Squid, cuttlefish, and octopus may all take similar artificials, but it is best to fish for them with their behavior in mind. Squid are often more dynamic, hunt suspended, and respond well to an egi worked decisively with distinct pauses; cuttlefish are more tied to the bottom and like slow paths, long stops, and passes close to sand, firm mud, weed clumps, and small structure. Octopus is not the classic target of sport eging and requires specific approaches, so the egi remains mainly a tool for squid and cuttlefish. Knowing what is in front of you changes everything: if you see little clouds of sediment or heavy, static touches, work low and slow; if you observe follows in midwater, speed up the rhythm changes and lengthen the suspension pauses.

Trade trick and tackle care

A little-known but very effective trick is to mentally mark, or note with a small reference on the braid, the depth at which you get bites: cephalopods often hold in a precise layer, and repeating that count is worth more than any color change.
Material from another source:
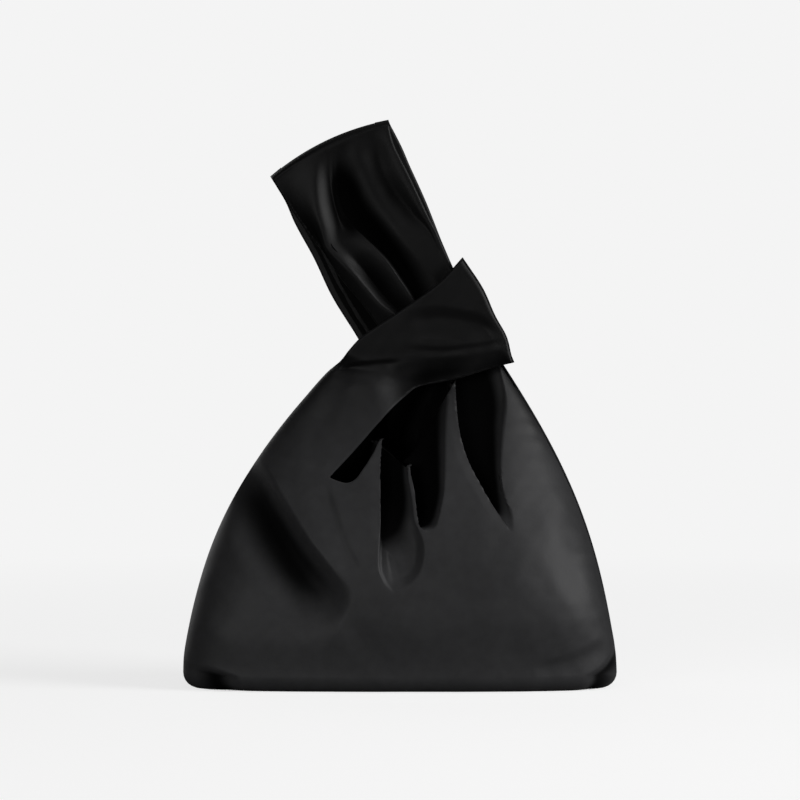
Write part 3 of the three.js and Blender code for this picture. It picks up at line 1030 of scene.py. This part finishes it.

When an egi catches a cuttlefish or squid, rinse it quickly if it gets heavily smeared with ink or slime, because a dirty covering alters trim and brightness. Check the needles, fabric stitching, and front weight often: a badly worn egi may keep catching, but if it hangs off-axis it loses much of its effectiveness on the fall. In eging, the difference between a mediocre evening and a memorable one often lies less in the “miracle” lure and much more in the ability to read the lane, depth, pause, and naturalness of the presentation.